- _Written instruction_: Copy out every line of the data exactly.

------

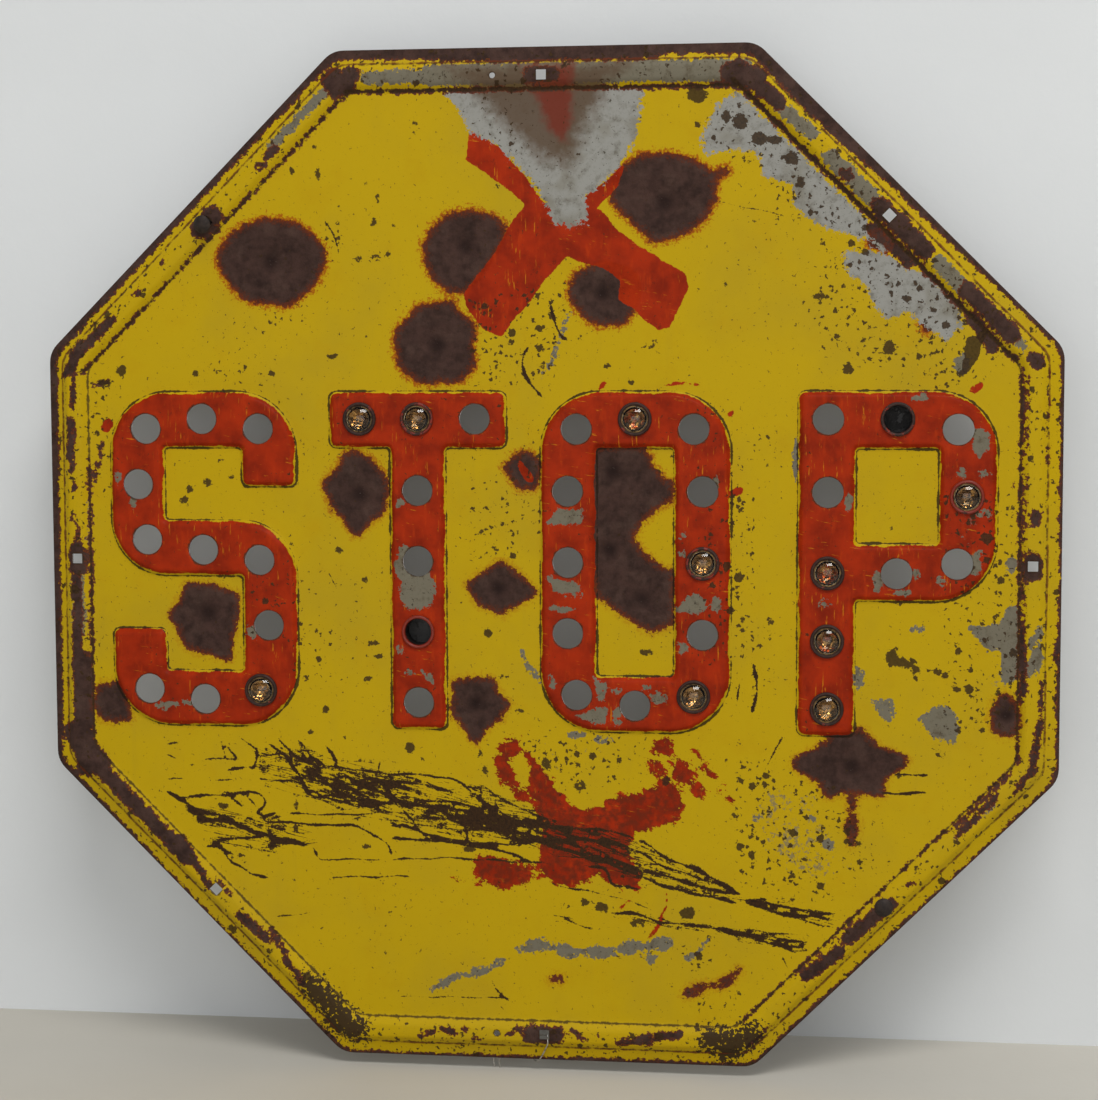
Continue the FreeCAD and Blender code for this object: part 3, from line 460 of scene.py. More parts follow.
BORDER_OLIVE = (
    ((-38, -44, 292, 288, 2.6), (-52, -60, 291, 287, 4), (-28, -64, 277, 275, 5)),
    ((92, 66, 288, 290, 4), (48, 12, 288, 288, 5), (-40, -60, 289, 288, 4.6), (-98, -108, 289, 289, 2.6)),
    ((66, -118, 289, 289, 6.5), (-90, -114, 288, 287, 6), (104, 64, 288, 288, 4)),
    ((-60, -108, 291, 290, 2.8),), ((44, 12, 288, 288, 4.2), (-8, -40, 281, 280, 1)), (), (),
    ((90, 62, 287, 287, 2),),
)
# Painted shade in the inner crease of the upper sides, where the rib's inner slope faces down.
CREASE = (
    (), ((122, -112, 280.3, 280.3, 1.2),),
    ((118, -40, 280.2, 280.2, 1.1), (-40, -118, 280.2, 280.2, 0.7)), ((118, -110, 280.4, 280.4, 0.7),),
)
# Fine pitting near some corners, given as the rust is.
PITTING = (
    (), (), (), (), (), ((122, 84, 288, 288, 6),), ((122, 102, 288, 288, 6), (-116, -130, 288, 286, 6)),
    ((-112, -130, 289, 287, 6),),
)

# How wide the bare brown edge of the lip is: three places on each side, from the right one
# anticlockwise, each read clockwise end first.
BARE_EDGE = (
    3.2, 2.2, 2.8, 3.6, 5, 9, 6.5, 10, 7, 5.2, 5, 5.6, 6, 5.2, 5.4, 3.2, 1.8, 3, 2.4, 2.8, 2.8, 2.8, 2.4,
    2.2,
)


# Where countless fine strokes cross, and where they run together.
SCRIBBLE = (
    [(-182, -114), (-150, -112), (-100, -124), (-40, -134), (5, -152), (60, -166), (120, -197),
     (178, -206), (174, -219), (120, -206), (60, -197), (0, -178), (-50, -170), (-100, -162),
     (-140, -152), (-178, -138)],
    [(-228, -146), (-150, -160), (-138, -176), (-176, -184), (-200, -180), (-226, -160)],
    [(46, -209), (100, -216), (164, -223), (158, -235), (100, -225), (50, -219)],
)
DENSE = (
    [(-153, -136), (-150, -127), (-140, -124), (-118, -127), (-100, -131), (-88, -139), (-66, -148),
     (-50, -154), (-58, -158), (-80, -153), (-94, -154), (-106, -150), (-128, -149), (-146, -147)],
)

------

- _Response to the task_:
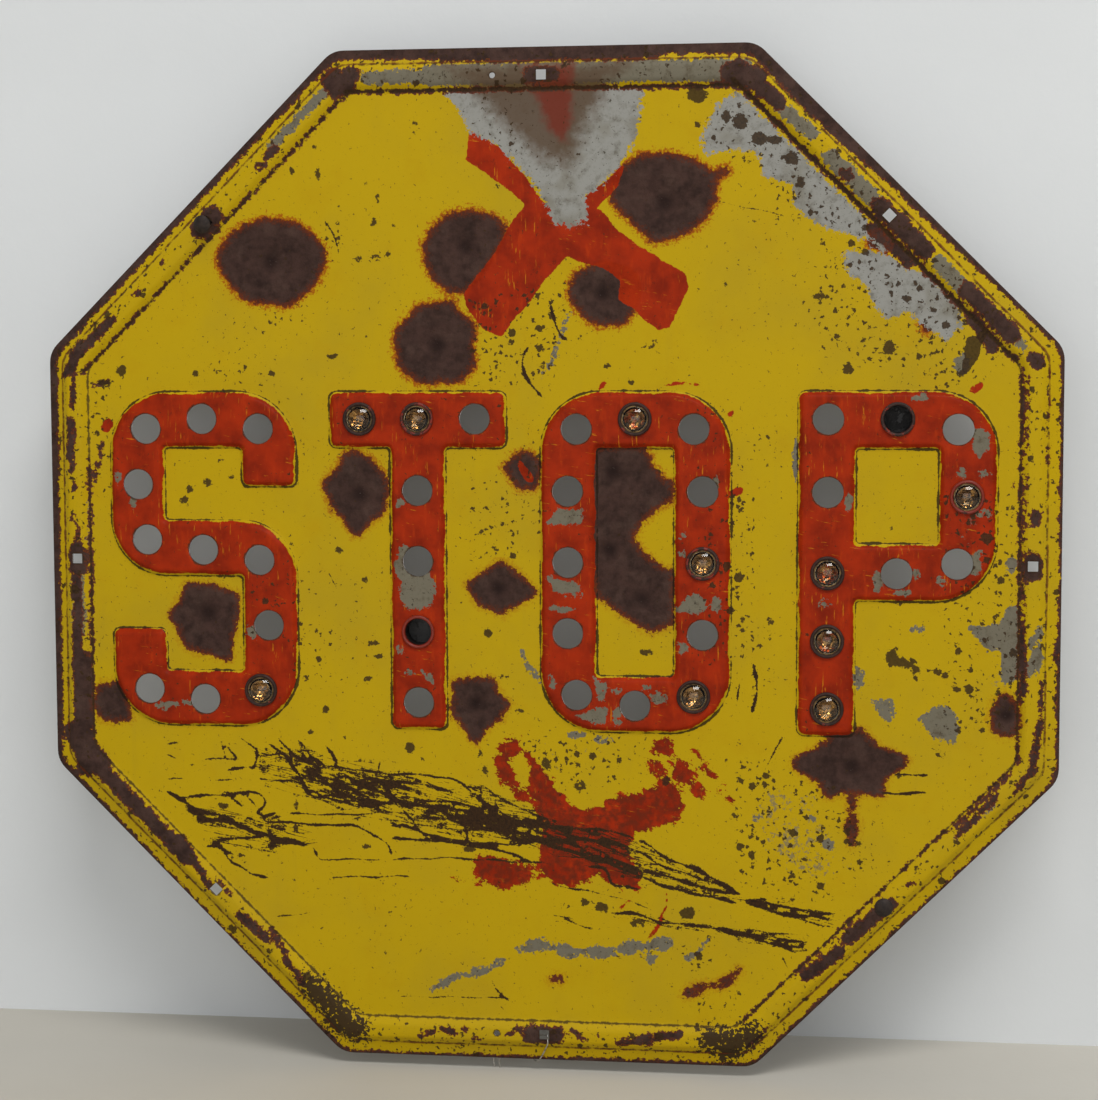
Continue the FreeCAD and Blender code for this object: part 3, from line 460 of scene.py. More parts follow.
BORDER_OLIVE = (
    ((-38, -44, 292, 288, 2.6), (-52, -60, 291, 287, 4), (-28, -64, 277, 275, 5)),
    ((92, 66, 288, 290, 4), (48, 12, 288, 288, 5), (-40, -60, 289, 288, 4.6), (-98, -108, 289, 289, 2.6)),
    ((66, -118, 289, 289, 6.5), (-90, -114, 288, 287, 6), (104, 64, 288, 288, 4)),
    ((-60, -108, 291, 290, 2.8),), ((44, 12, 288, 288, 4.2), (-8, -40, 281, 280, 1)), (), (),
    ((90, 62, 287, 287, 2),),
)
# Painted shade in the inner crease of the upper sides, where the rib's inner slope faces down.
CREASE = (
    (), ((122, -112, 280.3, 280.3, 1.2),),
    ((118, -40, 280.2, 280.2, 1.1), (-40, -118, 280.2, 280.2, 0.7)), ((118, -110, 280.4, 280.4, 0.7),),
)
# Fine pitting near some corners, given as the rust is.
PITTING = (
    (), (), (), (), (), ((122, 84, 288, 288, 6),), ((122, 102, 288, 288, 6), (-116, -130, 288, 286, 6)),
    ((-112, -130, 289, 287, 6),),
)

# How wide the bare brown edge of the lip is: three places on each side, from the right one
# anticlockwise, each read clockwise end first.
BARE_EDGE = (
    3.2, 2.2, 2.8, 3.6, 5, 9, 6.5, 10, 7, 5.2, 5, 5.6, 6, 5.2, 5.4, 3.2, 1.8, 3, 2.4, 2.8, 2.8, 2.8, 2.4,
    2.2,
)


# Where countless fine strokes cross, and where they run together.
SCRIBBLE = (
    [(-182, -114), (-150, -112), (-100, -124), (-40, -134), (5, -152), (60, -166), (120, -197),
     (178, -206), (174, -219), (120, -206), (60, -197), (0, -178), (-50, -170), (-100, -162),
     (-140, -152), (-178, -138)],
    [(-228, -146), (-150, -160), (-138, -176), (-176, -184), (-200, -180), (-226, -160)],
    [(46, -209), (100, -216), (164, -223), (158, -235), (100, -225), (50, -219)],
)
DENSE = (
    [(-153, -136), (-150, -127), (-140, -124), (-118, -127), (-100, -131), (-88, -139), (-66, -148),
     (-50, -154), (-58, -158), (-80, -153), (-94, -154), (-106, -150), (-128, -149), (-146, -147)],
)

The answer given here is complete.